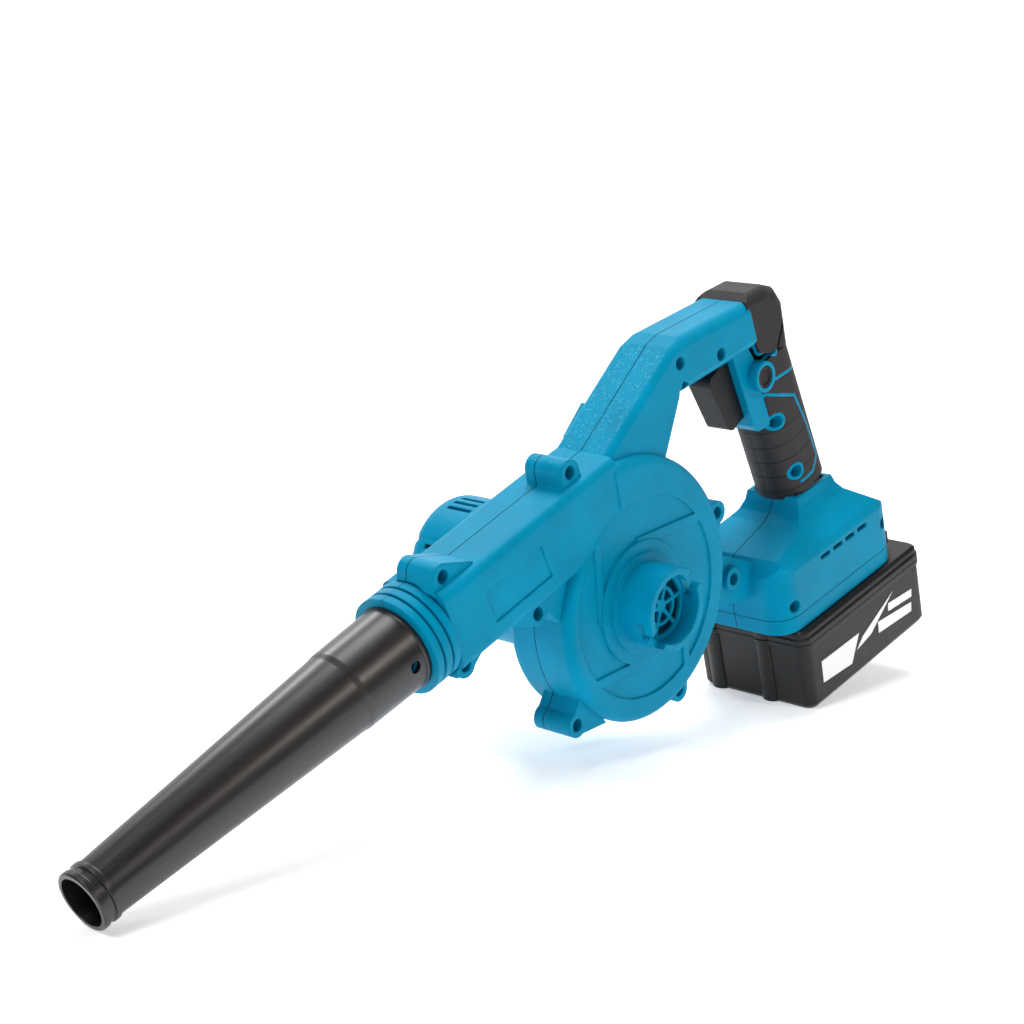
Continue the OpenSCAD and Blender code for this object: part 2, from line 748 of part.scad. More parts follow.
module windings() {
    z0 = motor_end + 16;
    z1 = motor_face - 7;
    color([0.72, 0.36, 0.14]) stand() {
        for (a = [0 : 36 : 324]) rotate([0, 0, a]) translate([motor_r - 11.7, -1.3, z0 + 1])
            cube([4, 2.6, z1 - z0 - 2]);
        ring(5, motor_r - 8.2, z0, z0 + 5.7);
        ring(5, motor_r - 8.2, z1 - 4.7, z1);
    }
}

module commutator() {
    color([0.75, 0.45, 0.2]) stand() difference() {
        disc(6, motor_end + 6, motor_end + 15);
        disc(shaft_r + 0.02, -200, 0);
    }
}

// ---- motor frame ----

module motor_can() {
    color([0.62, 0.62, 0.64]) stand() difference() {
        disc(motor_r, motor_end, motor_face);
        disc(motor_r - 1.5, motor_end - 1, motor_face - 1.8);
        disc(shaft_r + 1, motor_face - 5, 0);
        disc(6, motor_face - 20, motor_face - 1.2);
        for (a = [0, 180]) disc(1.55, motor_face - 5, 0, 14.5 * [cos(a), sin(a)]);
    }
}

module magnets() {
    color([0.22, 0.22, 0.24]) stand() for (turn = [20, 200]) rotate([0, 0, turn]) translate([0, 0, motor_end + 20])
        rotate_extrude(angle = 140) translate([motor_r - 6, 0]) square([4.45, motor_len - 30]);
}

module front_bearing() {
    color([0.7, 0.7, 0.72]) stand() {
        ring(shaft_r + 0.02, shaft_r + 1.1, motor_face - 6.2, motor_face - 1.3);
        ring(shaft_r + 2.4, 5.98, motor_face - 6.2, motor_face - 1.3);
        for (a = [0 : 45 : 315]) rotate([0, 0, a]) translate([shaft_r + 1.75, 0, motor_face - 3.7]) sphere(0.6);
    }
}

module rear_bearing() {
    color([0.7, 0.7, 0.72]) stand() {
        ring(shaft_r + 0.02, shaft_r + 1.1, motor_end - 1.6, motor_end + 2.6);
        ring(shaft_r + 2.4, 5.98, motor_end - 1.6, motor_end + 2.6);
        for (a = [0 : 45 : 315]) rotate([0, 0, a]) translate([shaft_r + 1.75, 0, motor_end + 0.5]) sphere(0.6);
    }
}

module brush_plate() {
    color([0.15, 0.13, 0.12]) stand() difference() {
        union() {
            disc(motor_r - 1.6, motor_end + 0.2, motor_end + 5);
            disc(9, motor_end - 2.2, motor_end + 1);
            for (a = [0, 180]) rotate([0, 0, a]) translate([8, -4.5, motor_end + 4]) cube([11, 9, 10]);
        }
        disc(6, motor_end - 1.7, motor_end + 2.7);
        disc(shaft_r + 1.5, -200, 0);
        for (a = [0, 180]) rotate([0, 0, a]) translate([5, -2.6, motor_end + 7.2]) cube([12, 5.2, 5.6]);
    }
}

module brushes() {
    color([0.1, 0.1, 0.1]) stand() for (a = [0, 180]) rotate([0, 0, a])
        translate([6.1, -2.5, motor_end + 7.3]) cube([9, 5, 5.4]);
}

module motor_cushion() {
    color([0.08, 0.08, 0.08]) stand() difference() {
        ring(motor_r + 0.02, motor_house_r - wall - 0.02, tube_end + 12, tube_end + 22);
        disc(3.4, -200, 0, [24.5, 12]);
        for (a = [20 : 40 : 340]) disc(3, -200, 0, (motor_r + 5.6) * [cos(a + 20), sin(a + 20)]);
    }
}

// ---- trigger, switch and electrics ----

module trigger() {
    h = trigger_half;
    color([0.1, 0.095, 0.1]) stand() at_trigger() difference() {
        union() {
            slab(-h, h) {
                round_box(-6.6, 14, -16.6, 18.6, 4);
                translate([6, -16.6]) square([8, 35.2]);
            }
            rotate([0, 90, 0]) disc(2.4, 10, plunger_tip);
        }
        rotate([0, 90, 0]) ring(2.4, 5.2, 1, 15);
    }
}

module trigger_spring() {
    color([0.6, 0.6, 0.62]) stand() at_trigger() translate([1.1, 0, 0]) rotate([0, 90, 0]) coil(3.8, 0.5, 22.8, 7);
}

module switch_body() {
    color([0.18, 0.18, 0.2]) stand() at_trigger() difference() {
        translate([24.1, -15, -9]) cube([17.5, 24, 18]);
        rotate([0, 90, 0]) disc(2.5, 20, plunger_tip + trigger_travel + 1);
    }
}

module lock_button() {
    color([0.1, 0.095, 0.1]) stand() difference() {
        union() {
            disc(5.8, boss_top - 2.6, boss_top - 0.4, lock_at);
            disc(2.5, throat_half - 2.2, boss_top - 2, lock_at);
        }
        disc(4.2, boss_top - 0.9, boss_top + 1, lock_at);
    }
}

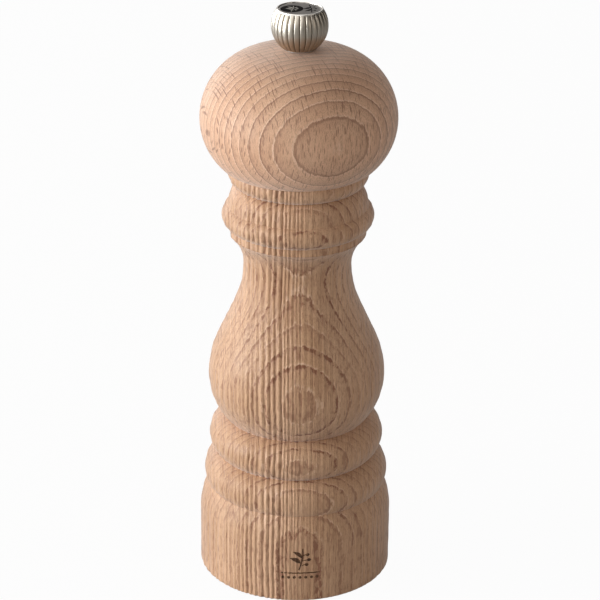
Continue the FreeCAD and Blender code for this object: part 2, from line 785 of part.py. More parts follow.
# ---------------------------------------------------------------- write the pieces
def main():
    """Builds every piece and writes each to its own file."""
    os.makedirs("parts", exist_ok=True)
    plate_angles, retainer_angles = screw_places()
    save("wooden_body", make_body())
    save("burr_ring", make_ring())
    save("ring_plate", make_ring_plate())
    save("ring_plate_screws",
         screw_group(plate_angles, screw_circle, plate_screw_length, plate_bottom, plate_thickness, True))
    save("retaining_bridge", make_retainer())
    save("retaining_bridge_screws",
         screw_group(retainer_angles, screw_circle, retainer_screw_length, retainer_bottom,
                     pan_head_height, False))
    save("spring_bridge", make_spring_bridge())
    save("spring_washer", make_spring_washer())
    save("pressure_spring", make_spring())
    save("drive_shaft", make_shaft())
    save("burr_cone", make_cone())
    save("cone_washer", make_cone_washer())
    save("cone_clip", make_clip())
    save("wooden_head", make_head())
    save("drive_plate", make_drive_plate())
    save("drive_plate_screws",
         screw_group([0.0, 180.0], drive_screw_circle, drive_screw_length, spigot_bottom,
                     pan_head_height, False))
    save("knob_washer", make_knob_washer())
    save("knob_shell", make_knob_shell())
    save("knob_insert", make_insert())
    save("knob_bezel", make_bezel())
    save("knob_disc", make_disc())


main()
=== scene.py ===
"""A turned beech pepper mill with a fluted metal knob, dressed round its fixed frame.

The wooden body and head are turned again, the body with the raised grain of worn beech. The knob gets its
reeds, bezel and printed disc, and the burr mechanism inside gets its metals. The pieces are worked out in
millimetres and become metres in their meshes, and the studio is in metres.
"""
import logging
import math
from collections.abc import Callable
from dataclasses import dataclass, field
from enum import Enum

import bpy
import numpy as np
from mathutils import Euler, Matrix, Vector


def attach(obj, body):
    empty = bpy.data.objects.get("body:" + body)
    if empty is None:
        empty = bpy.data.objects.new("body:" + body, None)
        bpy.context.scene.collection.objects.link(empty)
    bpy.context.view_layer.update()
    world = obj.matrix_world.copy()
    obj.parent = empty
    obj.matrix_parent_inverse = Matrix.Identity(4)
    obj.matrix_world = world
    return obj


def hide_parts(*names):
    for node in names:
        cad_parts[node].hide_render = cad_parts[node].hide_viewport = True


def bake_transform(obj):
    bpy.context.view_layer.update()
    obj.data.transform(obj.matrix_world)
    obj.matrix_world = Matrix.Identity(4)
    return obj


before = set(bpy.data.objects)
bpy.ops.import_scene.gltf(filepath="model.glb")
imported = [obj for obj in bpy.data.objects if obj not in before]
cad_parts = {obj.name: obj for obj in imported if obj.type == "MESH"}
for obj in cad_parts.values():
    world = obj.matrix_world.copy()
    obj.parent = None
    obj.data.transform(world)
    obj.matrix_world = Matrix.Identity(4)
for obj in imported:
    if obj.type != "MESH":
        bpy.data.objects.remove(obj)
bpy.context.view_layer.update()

log = logging.getLogger("pepper_mill")

MM = 0.001
ON_AXIS = 1e-6
Point = tuple[float, float]
Point3 = tuple[float, float, float]
Colour = tuple[float, float, float, float]
Placer = Callable[[float, float, float], Point3]


# ------------------------------------------------------------------ outlines and turned meshes
class Outline:
    """An outline of (radius, height) points in millimetres, with some corners marked as crisp."""

    def __init__(self, start: Point, longest: float = 2.0, turn: float = 6.0) -> None:
        """Starts the outline.

        Args:
            start: The first point.
            longest: The longest step between two points.
            turn: The most that an arc turns between two points, in degrees.
        """
        self.points: list[Point] = [start]
        self.crisp: set[int] = set()
        self.longest = longest
        self.turn = math.radians(turn)

    def corner(self) -> "Outline":
        """Marks the last point as a crisp edge and returns the outline."""
        self.crisp.add(len(self.points) - 1)
        return self

    def line_to(self, end: Point, longest: float | None = None) -> "Outline":
        """Adds a straight stretch.

        Args:
            end: Where it ends.
            longest: The longest step, if not the outline's own.

        Returns:
            The outline.
        """
        start = self.points[-1]
        length = math.dist(start, end)
        steps = max(1, math.ceil(length / (longest or self.longest)))
        for i in range(1, steps + 1):
            t = i / steps
            self.points.append((start[0] + (end[0] - start[0]) * t, start[1] + (end[1] - start[1]) * t))
        return self

    def swing(self, centre: Point, radius: float, start: float, end: float) -> "Outline":
        """Adds an arc that leaves from the last point.

        Args:
            centre: The arc's centre.
            radius: The arc's radius.
            start: The angle of the last point, in radians from the outward direction.
            end: The angle where the arc ends.

        Returns:
            The outline.
        """
        swept = abs(end - start)
        steps = max(2, math.ceil(swept / self.turn), math.ceil(swept * radius / self.longest))
        for i in range(1, steps + 1):
            angle = start + (end - start) * i / steps
            self.points.append((centre[0] + radius * math.cos(angle), centre[1] + radius * math.sin(angle)))
        return self

    def bulge_to(self, end: Point, bulge: float) -> "Outline":
        """Adds an arc that stands out from its chord.

        Args:
            end: Where the arc ends.
            bulge: How far its middle stands out, outward if positive.

        Returns:
            The outline.
        """
        start = self.points[-1]
        chord = math.dist(start, end)
        radius = (chord * chord / 4 + bulge * bulge) / (2 * bulge)
        along = ((end[0] - start[0]) / chord, (end[1] - start[1]) / chord)
        middle = ((start[0] + end[0]) / 2, (start[1] + end[1]) / 2)
        back = radius - bulge
        centre = (middle[0] - along[1] * back, middle[1] + along[0] * back)
        first = math.atan2(start[1] - centre[1], start[0] - centre[0])
        last = math.atan2(end[1] - centre[1], end[0] - centre[0])
        if bulge < 0:
            first = first % (2 * math.pi)
            last = last % (2 * math.pi)
            return self.swing(centre, -abs(radius), first - math.pi, last - math.pi)
        return self.swing(centre, radius, first, last)


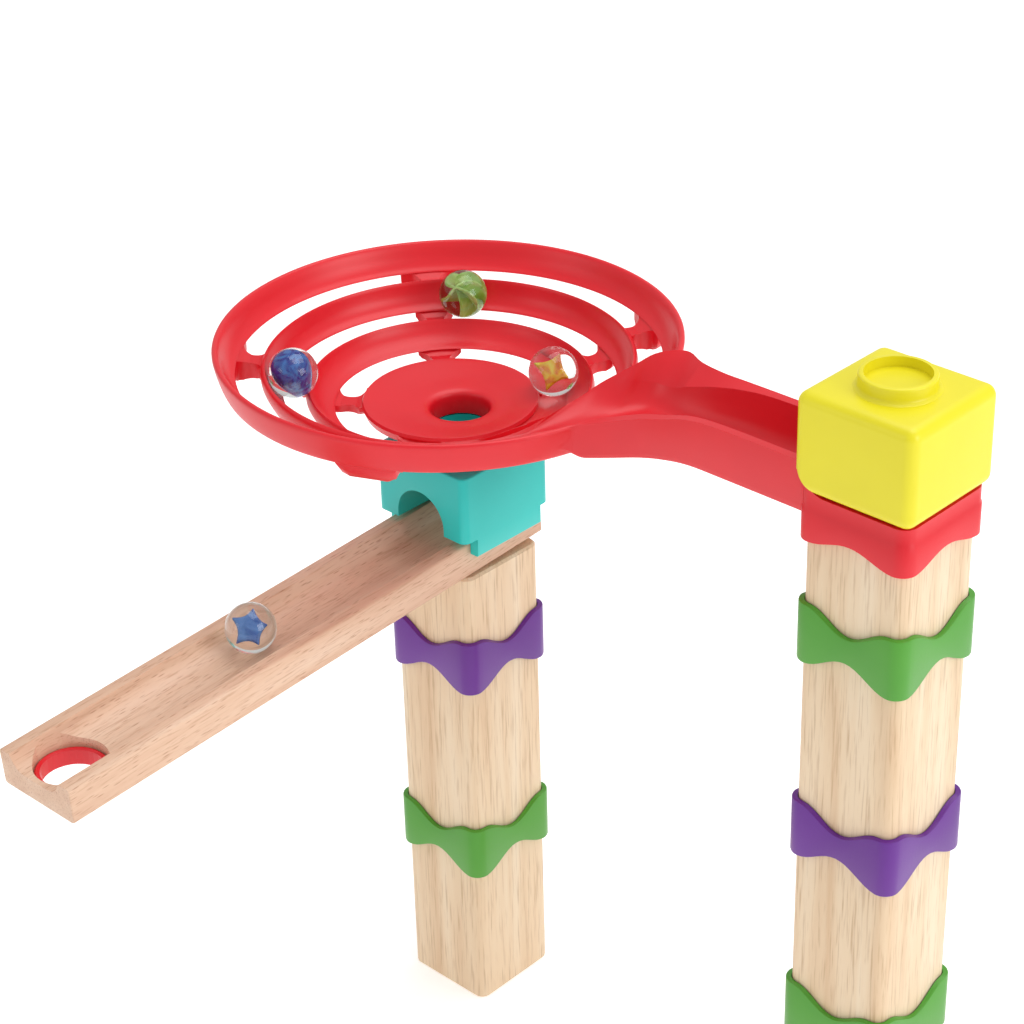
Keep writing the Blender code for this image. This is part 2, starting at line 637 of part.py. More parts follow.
def build():
    clear_scene()
    mats = {
        "red": material("red_plastic", (0.75, 0.02, 0.035), 0.35),
        "yellow": material("yellow_plastic", (0.78, 0.68, 0.03), 0.35),
        "turquoise": material("turquoise_plastic", (0.02, 0.62, 0.56), 0.35),
        "green": material("green_plastic", (0.1, 0.35, 0.04), 0.35),
        "purple": material("purple_plastic", (0.16, 0.02, 0.26), 0.35),
        "rubberwood": material("rubberwood", (0.78, 0.6, 0.4), 0.6),
        "beech": material("beech", (0.72, 0.46, 0.3), 0.6),
        "marble_green": material("green_glass", (0.35, 0.75, 0.2), 0.05),
        "marble_blue": material("blue_glass", (0.05, 0.15, 0.7), 0.05),
        "marble_fire": material("yellow_glass", (0.85, 0.6, 0.05), 0.05),
        "marble_star": material("clear_blue_glass", (0.4, 0.55, 0.85), 0.05),
    }
    funnel_chute(mats)
    entry_block(mats)
    exit_block(mats)
    rail(mats)
    drop_ring(mats)
    rail_end = rail_top(-POST_HALF) - RAIL_THICK / math.cos(RAIL_SLOPE) - GAP
    tower("A", (0, 0), rail_end, SLEEVES_A, mats)
    tower("B", (TOWER_B_X, 0), RIM_Z + COLLAR_SOCKET * MM - GAP, SLEEVES_B, mats)
    rail_dowel(mats)
    marbles(mats)


build()
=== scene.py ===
"""Looks of the marble run: moulded ABS, beech, rubberwood and glass marbles on a pale studio floor."""

import json
import math

import bmesh
import bpy
from mathutils import Matrix, Vector


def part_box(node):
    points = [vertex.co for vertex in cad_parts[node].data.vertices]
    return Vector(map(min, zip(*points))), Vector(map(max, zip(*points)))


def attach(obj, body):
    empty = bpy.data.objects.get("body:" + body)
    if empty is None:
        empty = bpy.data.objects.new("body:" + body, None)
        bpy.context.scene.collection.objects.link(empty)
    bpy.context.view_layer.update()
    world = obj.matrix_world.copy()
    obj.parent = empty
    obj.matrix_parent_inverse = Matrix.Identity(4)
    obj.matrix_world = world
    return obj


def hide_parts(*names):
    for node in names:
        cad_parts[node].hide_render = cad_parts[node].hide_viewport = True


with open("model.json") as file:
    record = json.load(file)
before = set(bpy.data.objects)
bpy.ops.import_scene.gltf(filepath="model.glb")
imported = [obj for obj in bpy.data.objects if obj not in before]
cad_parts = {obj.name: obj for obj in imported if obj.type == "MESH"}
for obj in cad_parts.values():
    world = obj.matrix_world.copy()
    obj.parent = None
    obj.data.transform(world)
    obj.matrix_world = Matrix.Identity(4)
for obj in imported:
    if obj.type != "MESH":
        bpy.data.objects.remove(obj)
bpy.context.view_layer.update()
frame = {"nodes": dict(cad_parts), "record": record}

MM = 0.001
RIM_Z = 0.250
BOWL = Vector((-0.0019, -0.00215, RIM_Z))
TOWER_B = 0.16826
RAIL_SLOPE = math.radians(3)

CLEARANCE = 0.3 * MM  # between pieces that sit against each other
BEYOND = 30 * MM  # how far a cutter reaches past the piece it cuts
SHARP_ANGLE = 38  # degrees, past which an edge stays crisp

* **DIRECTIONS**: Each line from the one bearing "funnel_chute(mats)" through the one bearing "zip(*points))), Vector(map(max, zip(*points)))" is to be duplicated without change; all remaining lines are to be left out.

* **OUTPUT**:
    funnel_chute(mats)
    entry_block(mats)
    exit_block(mats)
    rail(mats)
    drop_ring(mats)
    rail_end = rail_top(-POST_HALF) - RAIL_THICK / math.cos(RAIL_SLOPE) - GAP
    tower("A", (0, 0), rail_end, SLEEVES_A, mats)
    tower("B", (TOWER_B_X, 0), RIM_Z + COLLAR_SOCKET * MM - GAP, SLEEVES_B, mats)
    rail_dowel(mats)
    marbles(mats)


build()
=== scene.py ===
"""Looks of the marble run: moulded ABS, beech, rubberwood and glass marbles on a pale studio floor."""

import json
import math

import bmesh
import bpy
from mathutils import Matrix, Vector


def part_box(node):
    points = [vertex.co for vertex in cad_parts[node].data.vertices]
    return Vector(map(min, zip(*points))), Vector(map(max, zip(*points)))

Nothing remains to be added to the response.